The series follows the character of television personality Keith Lemon, capturing his home and work life, and everything in between. The series began airing on 2 August 2012 on ITV2, and concluded its first series on 23 August 2012. Whilst on Let's Do Lunch with Gino & Mel, Lemon announced that a Christmas special of Lemon La Vida Loca would air in December. He confirmed this news on his Twitter account as well. A second series began airing on 6 June 2013. Aikman announced that she would not be returning to the show for the second series, but she did make an appearance on the first episode of the second series.

It was announced in January 2014 that Lemon La Vida Loca would not be renewed for a third series.

==Cast==

===Main cast===
- Leigh Francis as Keith Lemon
- Laura Aikman as Rosie Parker (2012–13)

===Celebrity cameos===

- Kelly Brook as herself
- Jodie Marsh as herself
- Jenny Powell as herself
- Danny Dyer as himself
- Stacey Solomon as herself
- Holly Willoughby as herself
- Rick Edwards as himself
- Antony Costa as himself
- Fearne Cotton as herself
- Chris Fountain as himself
- Toby Anstis as himself
- Michelle Keegan as herself
- Gary Barlow as himself
- Mark Wright as himself
- Patsy Kensit as herself
- Coleen Nolan as herself
- Eamonn Holmes as himself
- Ruth Langsford as herself
- Emily Atack as herself
- Paddy McGuinness as himself
- Joe Swash as himself
- Brian Belo as himself
- Fazer as himself
- Laura Whitmore as herself
- Jessica-Jane Clement as herself
- Chico Slimani as himself
- Jade Jones as himself
- Hank Osasuna as mad Paul
- Caroline Flack as herself
- Verne Troyer as himself
- Fabio Lanzoni as himself
- Tara Reid as herself

==Episodes==
===Series 1 (2012)===

| No. overall | No. in series | Title | Directed by | Written by | Original release date | UK viewers (millions) |
|---|---|---|---|---|---|---|
| 1 | 1 | "Rosie's Arrival" | Paul King | Leigh Francis | 2 August 2012 | 1.28 |
| 2 | 2 | "The Dinner Party" | Paul King | Leigh Francis | 9 August 2012 | 1.08 |
| 3 | 3 | "Jetting Off" | Paul King | Leigh Francis | 16 August 2012 | 0.94 |
| 4 | 4 | "Apology Accepted" | Paul King | Leigh Francis | 23 August 2012 | 1.06 |

===Christmas specials (2012)===

| No. overall | No. in series | Title | Directed by | Written by | Original release date | UK viewers (millions) |
|---|---|---|---|---|---|---|
| 5 | 1 | "Merry Keithmas (Part 1)" | Jamie Deeks Dan Johnston | Leigh Francis | 4 December 2012 | 0.91 |
| 6 | 2 | "Merry Keithmas (Part 2)" | Jamie Deeks Dan Johnston | Leigh Francis | 5 December 2012 | 0.77 |

===Series 2 (2013)===
The second series began on 6 June 2013 at 10pm on ITV2.

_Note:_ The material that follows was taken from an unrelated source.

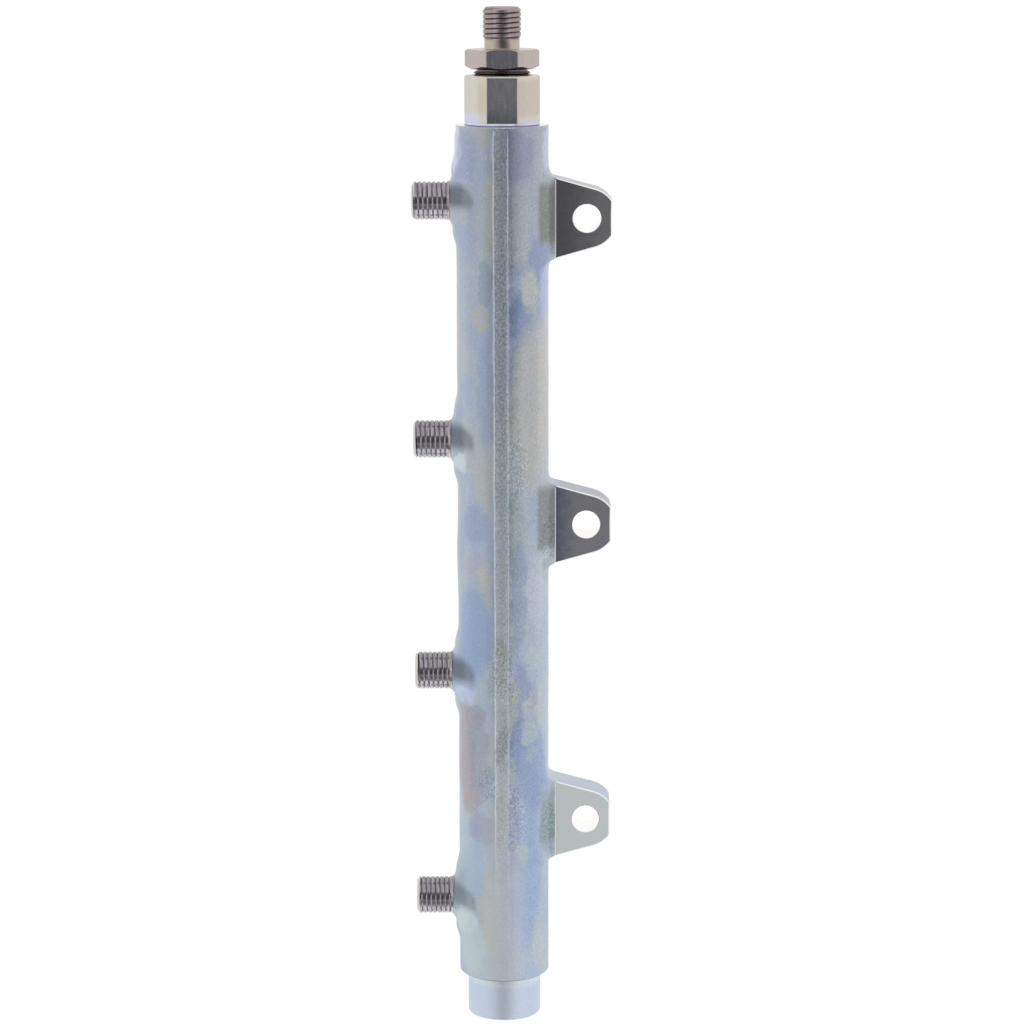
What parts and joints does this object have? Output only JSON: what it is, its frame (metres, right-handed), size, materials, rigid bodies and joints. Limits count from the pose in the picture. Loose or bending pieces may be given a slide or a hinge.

| No. overall | No. in series | Title | Directed by | Written by | Original release date | UK viewers (millions) |
|---|---|---|---|---|---|---|
| 7 | 1 | "Singing Career" | Paul King | Leigh Francis | 6 June 2013 | 0.78 |
| 8 | 2 | "Acting Career" | Paul King | Leigh Francis | 13 June 2013 | 0.499 |
| 9 | 3 | "Martial Arts" | Paul King | Leigh Francis | 20 June 2013 | N/A |
| 10 | 4 | "Back to the Future: The Musical" | Paul King | Leigh Francis | 27 June 2013 | N/A |
| 11 | 5 | "Hollywood" | Paul King | Leigh Francis | 4 July 2013 | N/A |
| 12 | 6 | "Keith's Birthday" | Paul King | Leigh Francis | 11 July 2013 | N/A |

==Distribution==
The complete first and second series of Lemon La Vida Loca was released onto DVD on 18 November 2013 as a three-disc set.